━━━━━ Provided records

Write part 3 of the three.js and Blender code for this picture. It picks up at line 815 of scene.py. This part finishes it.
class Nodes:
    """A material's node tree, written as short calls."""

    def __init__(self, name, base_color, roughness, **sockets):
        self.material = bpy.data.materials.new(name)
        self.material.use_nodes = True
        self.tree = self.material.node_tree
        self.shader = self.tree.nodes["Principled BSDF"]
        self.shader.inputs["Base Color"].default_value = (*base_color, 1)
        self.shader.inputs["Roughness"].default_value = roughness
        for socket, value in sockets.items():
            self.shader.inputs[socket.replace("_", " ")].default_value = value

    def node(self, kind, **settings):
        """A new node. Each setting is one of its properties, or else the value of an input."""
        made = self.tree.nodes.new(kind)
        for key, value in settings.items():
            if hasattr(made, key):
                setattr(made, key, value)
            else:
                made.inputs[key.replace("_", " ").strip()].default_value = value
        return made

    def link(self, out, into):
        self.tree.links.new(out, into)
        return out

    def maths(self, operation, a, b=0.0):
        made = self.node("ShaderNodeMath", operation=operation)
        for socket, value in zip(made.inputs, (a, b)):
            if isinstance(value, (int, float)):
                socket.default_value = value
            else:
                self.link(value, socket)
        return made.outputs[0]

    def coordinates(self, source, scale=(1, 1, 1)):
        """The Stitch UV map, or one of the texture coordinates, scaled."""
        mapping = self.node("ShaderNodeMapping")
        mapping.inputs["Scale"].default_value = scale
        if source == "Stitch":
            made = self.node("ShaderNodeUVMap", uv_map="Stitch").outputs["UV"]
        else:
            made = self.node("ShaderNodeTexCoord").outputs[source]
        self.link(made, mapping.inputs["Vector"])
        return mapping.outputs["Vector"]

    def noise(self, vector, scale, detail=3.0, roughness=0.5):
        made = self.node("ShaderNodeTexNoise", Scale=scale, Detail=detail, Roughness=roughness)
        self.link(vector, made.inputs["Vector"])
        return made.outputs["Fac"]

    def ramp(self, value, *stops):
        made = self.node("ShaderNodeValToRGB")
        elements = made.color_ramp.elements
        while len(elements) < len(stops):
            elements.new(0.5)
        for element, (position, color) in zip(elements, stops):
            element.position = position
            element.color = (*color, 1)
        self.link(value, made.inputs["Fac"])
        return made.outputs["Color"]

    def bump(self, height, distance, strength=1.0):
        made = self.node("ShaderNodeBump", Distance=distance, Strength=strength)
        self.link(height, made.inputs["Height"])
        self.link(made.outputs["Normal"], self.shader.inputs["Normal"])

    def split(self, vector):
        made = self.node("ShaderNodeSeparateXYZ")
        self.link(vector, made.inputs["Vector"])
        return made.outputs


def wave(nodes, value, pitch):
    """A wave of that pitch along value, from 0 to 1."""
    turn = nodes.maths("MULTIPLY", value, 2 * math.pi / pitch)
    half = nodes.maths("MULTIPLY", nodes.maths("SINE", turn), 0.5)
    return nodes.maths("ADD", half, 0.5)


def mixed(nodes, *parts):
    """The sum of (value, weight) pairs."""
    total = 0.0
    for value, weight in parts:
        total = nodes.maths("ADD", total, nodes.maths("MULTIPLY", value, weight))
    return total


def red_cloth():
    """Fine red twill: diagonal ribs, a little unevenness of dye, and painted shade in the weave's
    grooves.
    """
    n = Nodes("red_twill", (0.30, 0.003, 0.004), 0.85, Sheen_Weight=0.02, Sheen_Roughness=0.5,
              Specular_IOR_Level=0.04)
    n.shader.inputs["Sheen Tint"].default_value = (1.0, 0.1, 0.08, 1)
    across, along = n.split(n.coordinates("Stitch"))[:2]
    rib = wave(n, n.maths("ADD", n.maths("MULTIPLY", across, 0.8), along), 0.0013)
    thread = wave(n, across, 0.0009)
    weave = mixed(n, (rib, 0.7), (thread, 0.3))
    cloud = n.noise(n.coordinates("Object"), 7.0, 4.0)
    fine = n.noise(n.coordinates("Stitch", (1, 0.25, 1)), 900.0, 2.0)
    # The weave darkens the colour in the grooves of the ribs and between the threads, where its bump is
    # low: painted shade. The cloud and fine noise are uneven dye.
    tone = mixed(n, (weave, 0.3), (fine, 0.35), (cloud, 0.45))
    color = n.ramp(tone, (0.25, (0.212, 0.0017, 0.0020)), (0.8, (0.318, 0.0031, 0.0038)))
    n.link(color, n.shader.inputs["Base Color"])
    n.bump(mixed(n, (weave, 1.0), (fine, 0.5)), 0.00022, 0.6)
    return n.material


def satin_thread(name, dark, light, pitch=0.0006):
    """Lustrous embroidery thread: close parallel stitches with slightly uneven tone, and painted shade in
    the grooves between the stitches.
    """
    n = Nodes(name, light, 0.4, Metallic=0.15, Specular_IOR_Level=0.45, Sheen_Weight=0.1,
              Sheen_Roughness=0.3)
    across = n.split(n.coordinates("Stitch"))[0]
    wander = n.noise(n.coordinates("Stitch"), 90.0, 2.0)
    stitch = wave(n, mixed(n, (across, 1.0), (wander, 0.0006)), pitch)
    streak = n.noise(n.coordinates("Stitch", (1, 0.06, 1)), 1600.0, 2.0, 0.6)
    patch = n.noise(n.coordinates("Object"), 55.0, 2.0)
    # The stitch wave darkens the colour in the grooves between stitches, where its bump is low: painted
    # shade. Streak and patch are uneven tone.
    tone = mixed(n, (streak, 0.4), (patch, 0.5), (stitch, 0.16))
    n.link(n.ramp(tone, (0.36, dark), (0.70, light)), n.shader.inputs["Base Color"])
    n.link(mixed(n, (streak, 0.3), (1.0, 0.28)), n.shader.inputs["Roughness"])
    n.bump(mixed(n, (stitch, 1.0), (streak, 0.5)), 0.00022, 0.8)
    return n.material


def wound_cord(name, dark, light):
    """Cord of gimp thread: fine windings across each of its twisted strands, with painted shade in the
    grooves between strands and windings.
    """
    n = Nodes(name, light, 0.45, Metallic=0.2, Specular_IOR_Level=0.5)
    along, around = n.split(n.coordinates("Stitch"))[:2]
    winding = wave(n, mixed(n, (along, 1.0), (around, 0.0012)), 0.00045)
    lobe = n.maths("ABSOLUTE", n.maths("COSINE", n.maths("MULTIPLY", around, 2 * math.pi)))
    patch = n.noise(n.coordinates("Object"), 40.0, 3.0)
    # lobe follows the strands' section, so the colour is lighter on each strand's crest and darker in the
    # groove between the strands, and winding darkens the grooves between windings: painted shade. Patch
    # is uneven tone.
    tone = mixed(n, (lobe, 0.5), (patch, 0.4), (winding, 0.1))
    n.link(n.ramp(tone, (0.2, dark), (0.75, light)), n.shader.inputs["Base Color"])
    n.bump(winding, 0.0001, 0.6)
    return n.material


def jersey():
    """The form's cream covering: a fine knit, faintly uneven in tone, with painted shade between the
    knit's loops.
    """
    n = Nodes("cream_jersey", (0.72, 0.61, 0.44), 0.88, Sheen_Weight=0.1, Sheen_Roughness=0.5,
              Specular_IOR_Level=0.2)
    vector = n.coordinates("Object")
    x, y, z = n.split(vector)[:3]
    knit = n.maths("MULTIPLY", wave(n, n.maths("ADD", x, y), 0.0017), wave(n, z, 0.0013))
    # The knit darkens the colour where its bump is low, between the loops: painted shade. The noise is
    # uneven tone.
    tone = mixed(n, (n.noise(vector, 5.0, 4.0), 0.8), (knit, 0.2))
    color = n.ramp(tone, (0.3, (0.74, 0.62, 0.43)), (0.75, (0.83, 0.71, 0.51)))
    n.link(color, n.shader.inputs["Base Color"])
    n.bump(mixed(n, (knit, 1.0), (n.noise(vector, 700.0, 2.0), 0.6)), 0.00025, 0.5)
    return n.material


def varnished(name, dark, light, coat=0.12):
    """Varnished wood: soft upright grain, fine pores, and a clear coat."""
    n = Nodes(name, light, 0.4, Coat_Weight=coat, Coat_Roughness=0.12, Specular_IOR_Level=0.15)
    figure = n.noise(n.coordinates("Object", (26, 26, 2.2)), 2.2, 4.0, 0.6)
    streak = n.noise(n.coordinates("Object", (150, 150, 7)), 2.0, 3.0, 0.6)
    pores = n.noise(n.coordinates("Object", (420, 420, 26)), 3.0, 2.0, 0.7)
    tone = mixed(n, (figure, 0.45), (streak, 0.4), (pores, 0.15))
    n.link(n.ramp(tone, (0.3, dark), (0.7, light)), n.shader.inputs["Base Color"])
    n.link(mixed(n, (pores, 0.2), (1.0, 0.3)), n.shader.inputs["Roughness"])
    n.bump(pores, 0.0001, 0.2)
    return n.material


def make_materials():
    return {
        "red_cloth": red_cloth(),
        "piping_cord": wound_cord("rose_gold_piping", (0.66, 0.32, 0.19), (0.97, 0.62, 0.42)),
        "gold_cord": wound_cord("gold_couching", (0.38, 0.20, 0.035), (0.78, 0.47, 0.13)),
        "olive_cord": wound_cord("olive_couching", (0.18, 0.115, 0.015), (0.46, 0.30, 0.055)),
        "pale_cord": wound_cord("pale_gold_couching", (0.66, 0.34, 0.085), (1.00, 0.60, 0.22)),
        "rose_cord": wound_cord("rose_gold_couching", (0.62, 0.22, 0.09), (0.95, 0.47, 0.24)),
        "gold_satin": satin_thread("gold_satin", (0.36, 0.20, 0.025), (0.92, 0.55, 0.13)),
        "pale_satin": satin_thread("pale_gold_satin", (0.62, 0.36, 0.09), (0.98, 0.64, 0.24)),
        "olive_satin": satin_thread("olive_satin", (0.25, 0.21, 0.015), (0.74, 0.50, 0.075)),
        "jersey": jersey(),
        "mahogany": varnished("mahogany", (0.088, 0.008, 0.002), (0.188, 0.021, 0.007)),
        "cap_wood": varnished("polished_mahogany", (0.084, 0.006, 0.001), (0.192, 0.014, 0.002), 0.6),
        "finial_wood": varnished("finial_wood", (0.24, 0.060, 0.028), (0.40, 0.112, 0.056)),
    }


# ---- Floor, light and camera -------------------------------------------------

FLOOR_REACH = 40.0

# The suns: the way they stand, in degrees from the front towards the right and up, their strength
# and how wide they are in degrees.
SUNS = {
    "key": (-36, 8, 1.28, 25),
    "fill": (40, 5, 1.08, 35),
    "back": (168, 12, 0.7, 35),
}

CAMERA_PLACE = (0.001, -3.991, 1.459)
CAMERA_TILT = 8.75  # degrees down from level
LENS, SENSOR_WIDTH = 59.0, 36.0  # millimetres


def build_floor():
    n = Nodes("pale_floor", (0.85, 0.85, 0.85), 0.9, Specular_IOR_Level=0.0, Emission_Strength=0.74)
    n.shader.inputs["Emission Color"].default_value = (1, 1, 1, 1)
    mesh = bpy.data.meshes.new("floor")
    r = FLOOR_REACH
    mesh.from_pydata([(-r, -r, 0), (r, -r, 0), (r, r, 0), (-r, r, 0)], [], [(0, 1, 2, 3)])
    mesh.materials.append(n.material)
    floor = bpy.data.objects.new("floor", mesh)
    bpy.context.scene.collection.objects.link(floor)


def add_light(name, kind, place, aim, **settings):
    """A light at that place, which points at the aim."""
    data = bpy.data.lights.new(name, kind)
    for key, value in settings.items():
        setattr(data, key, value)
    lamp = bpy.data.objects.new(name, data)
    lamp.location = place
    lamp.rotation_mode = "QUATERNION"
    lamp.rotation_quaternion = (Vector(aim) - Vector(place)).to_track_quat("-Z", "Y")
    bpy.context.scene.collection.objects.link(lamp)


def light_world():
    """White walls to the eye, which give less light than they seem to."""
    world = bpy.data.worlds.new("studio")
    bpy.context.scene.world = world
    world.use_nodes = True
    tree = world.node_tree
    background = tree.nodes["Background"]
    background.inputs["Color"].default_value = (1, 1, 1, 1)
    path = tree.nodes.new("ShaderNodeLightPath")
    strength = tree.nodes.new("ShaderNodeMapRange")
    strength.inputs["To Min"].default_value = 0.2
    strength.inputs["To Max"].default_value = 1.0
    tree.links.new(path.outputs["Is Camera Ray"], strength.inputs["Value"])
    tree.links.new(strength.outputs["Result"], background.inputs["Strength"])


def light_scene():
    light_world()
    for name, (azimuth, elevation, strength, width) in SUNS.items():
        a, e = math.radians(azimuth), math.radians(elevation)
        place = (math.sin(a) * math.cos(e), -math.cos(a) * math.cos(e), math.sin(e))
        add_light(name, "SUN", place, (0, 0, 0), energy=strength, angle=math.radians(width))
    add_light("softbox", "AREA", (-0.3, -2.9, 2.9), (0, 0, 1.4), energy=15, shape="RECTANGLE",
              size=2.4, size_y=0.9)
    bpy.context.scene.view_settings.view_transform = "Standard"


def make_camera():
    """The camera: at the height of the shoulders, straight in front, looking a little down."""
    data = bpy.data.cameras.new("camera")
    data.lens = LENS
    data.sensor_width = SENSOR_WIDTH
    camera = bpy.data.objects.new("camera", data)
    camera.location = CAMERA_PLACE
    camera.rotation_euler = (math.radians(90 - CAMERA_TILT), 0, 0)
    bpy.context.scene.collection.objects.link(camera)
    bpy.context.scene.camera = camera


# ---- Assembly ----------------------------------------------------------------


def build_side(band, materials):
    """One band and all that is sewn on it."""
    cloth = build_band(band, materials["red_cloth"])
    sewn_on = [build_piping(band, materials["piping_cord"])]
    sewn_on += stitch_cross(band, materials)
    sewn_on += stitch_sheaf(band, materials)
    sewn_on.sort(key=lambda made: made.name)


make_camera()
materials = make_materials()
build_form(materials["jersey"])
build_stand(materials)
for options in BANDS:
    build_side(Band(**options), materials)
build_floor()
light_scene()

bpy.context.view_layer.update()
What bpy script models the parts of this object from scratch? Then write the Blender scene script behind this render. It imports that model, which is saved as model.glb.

━━━━━━━━━━

== Problem description ==
Begin at the first line of the records above and quote every line verbatim through the one that contains "return made.outputs[0]".

== Finished task ==
Write part 3 of the three.js and Blender code for this picture. It picks up at line 815 of scene.py. This part finishes it.
class Nodes:
    """A material's node tree, written as short calls."""

    def __init__(self, name, base_color, roughness, **sockets):
        self.material = bpy.data.materials.new(name)
        self.material.use_nodes = True
        self.tree = self.material.node_tree
        self.shader = self.tree.nodes["Principled BSDF"]
        self.shader.inputs["Base Color"].default_value = (*base_color, 1)
        self.shader.inputs["Roughness"].default_value = roughness
        for socket, value in sockets.items():
            self.shader.inputs[socket.replace("_", " ")].default_value = value

    def node(self, kind, **settings):
        """A new node. Each setting is one of its properties, or else the value of an input."""
        made = self.tree.nodes.new(kind)
        for key, value in settings.items():
            if hasattr(made, key):
                setattr(made, key, value)
            else:
                made.inputs[key.replace("_", " ").strip()].default_value = value
        return made

    def link(self, out, into):
        self.tree.links.new(out, into)
        return out

    def maths(self, operation, a, b=0.0):
        made = self.node("ShaderNodeMath", operation=operation)
        for socket, value in zip(made.inputs, (a, b)):
            if isinstance(value, (int, float)):
                socket.default_value = value
            else:
                self.link(value, socket)
        return made.outputs[0]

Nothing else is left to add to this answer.